From that, suppose, he never perceives the guava as fruit he can eat. From your premise, the guava is never his property. He never owns the whole island, but only every bit of it that he actually uses.
That seems like a reductio fallacy to me...
When our daughter was in school, a lot came up about "aair" and and "equality" I used to tell her there is no "fair" in nature, that it is a man made concept, which cannot be legislated.
Here is a short clip (under two minutes). http://bit.ly/2kdABpH
Yes there is a lot of purposeful distortion of Locke;s ideas on property.
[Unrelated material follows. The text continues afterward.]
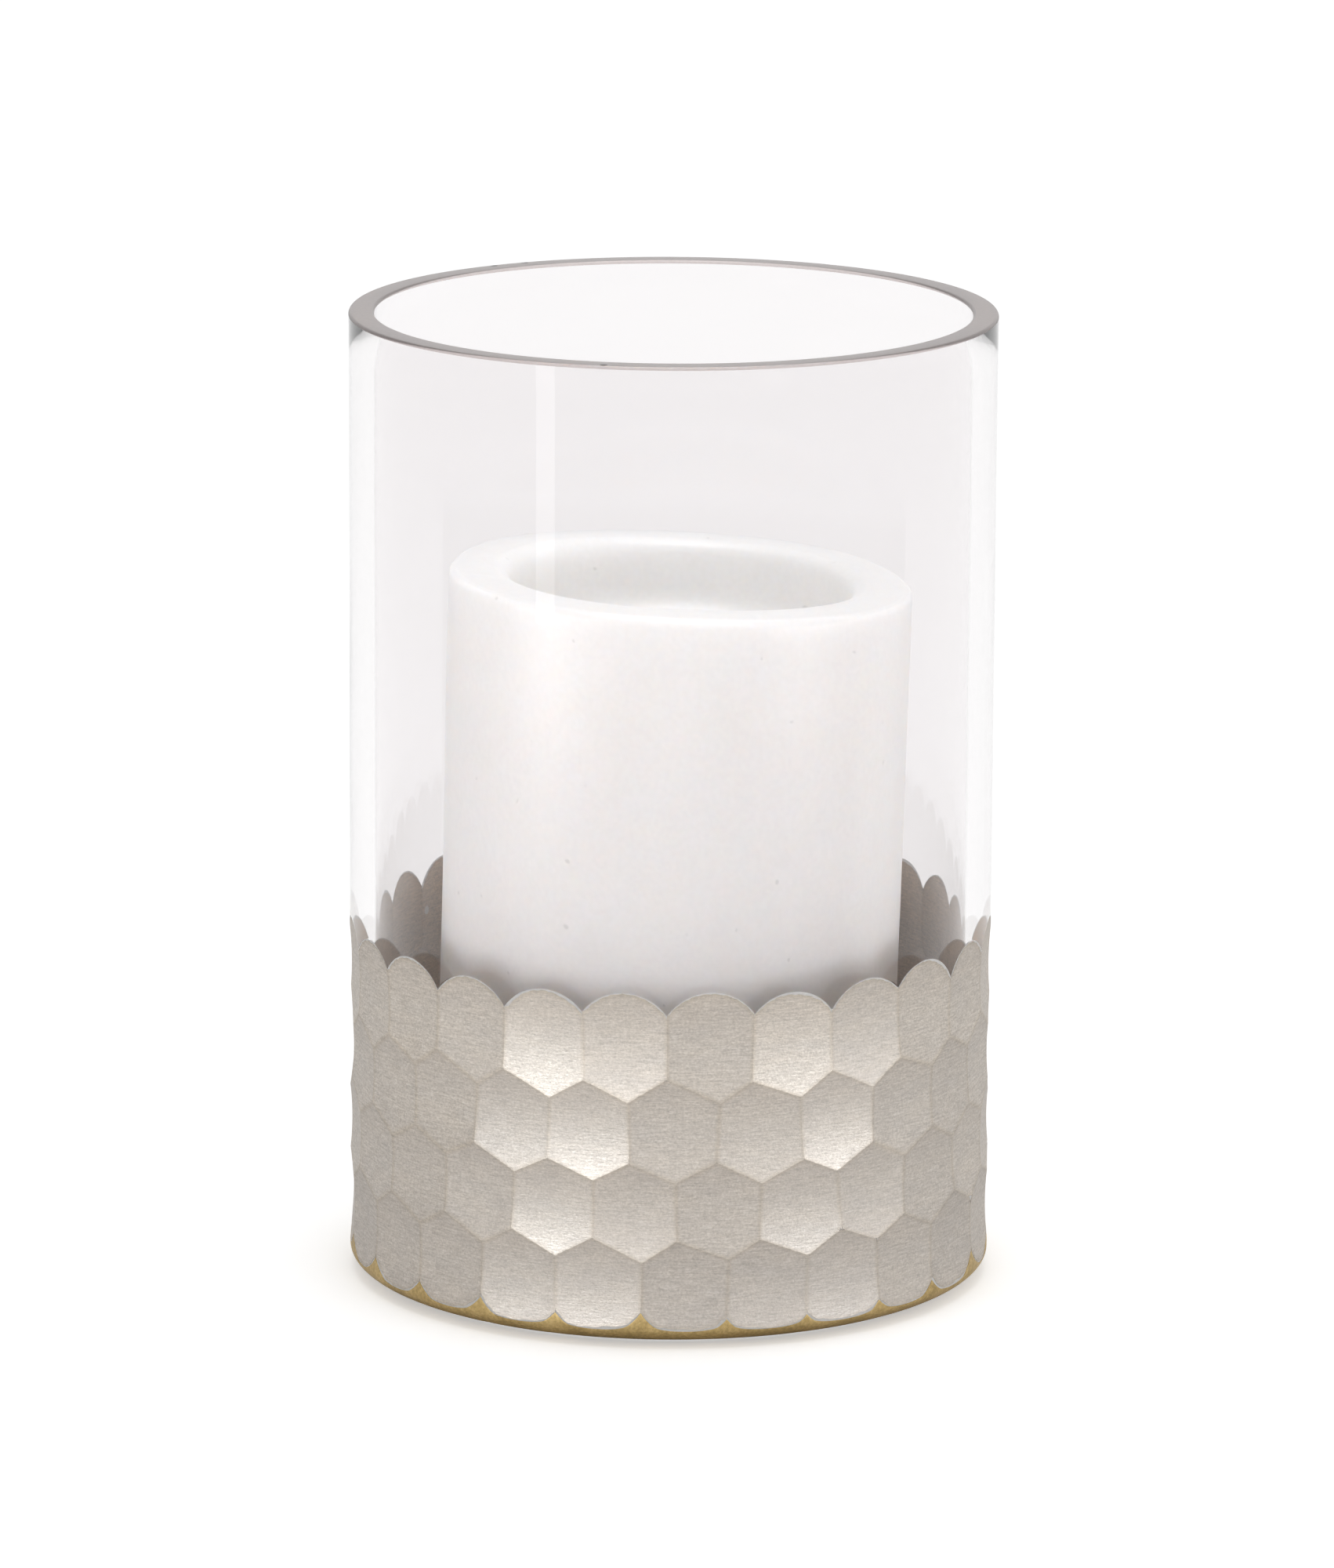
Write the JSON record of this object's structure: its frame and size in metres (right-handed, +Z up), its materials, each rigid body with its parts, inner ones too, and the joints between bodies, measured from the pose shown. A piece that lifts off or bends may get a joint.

Locke had to understand that at least implicitly -- the same way the founders of this country with their 'right to life, liberty, property and pursuit of happiness' understood an implicit egoism despite the explicit traditional ethics of the time -- even though Locke did not have the Objectivist ethics.
Without that he could not have thought the way he did about property rights. Today there is a lot of confusion over Locke's 'mixing labor' argument: there is so much Rationalism today that it's often expected that property rights must be somehow deduced rationalistically, and seeing nothing but 'mixing labor' think it's a non sequitur.
I defend property rights on principle in addition to having spend many years, fighting in the political realm and stopping government agencies taking private property rights, accomplishing far more than you can imagine while you stand by cynically chuckling against what you call "intellectualizing".
Looking at you intellectualizing I have to wonder if you have ever been in a street fight....do you understand that there really are people in the world that just don't give a shit about all your high minded ideals? These people do exist outside of the television and the internet chat rooms. They are real. You will occupy the moral high ground...but if they are strong enough they take what you think is yours.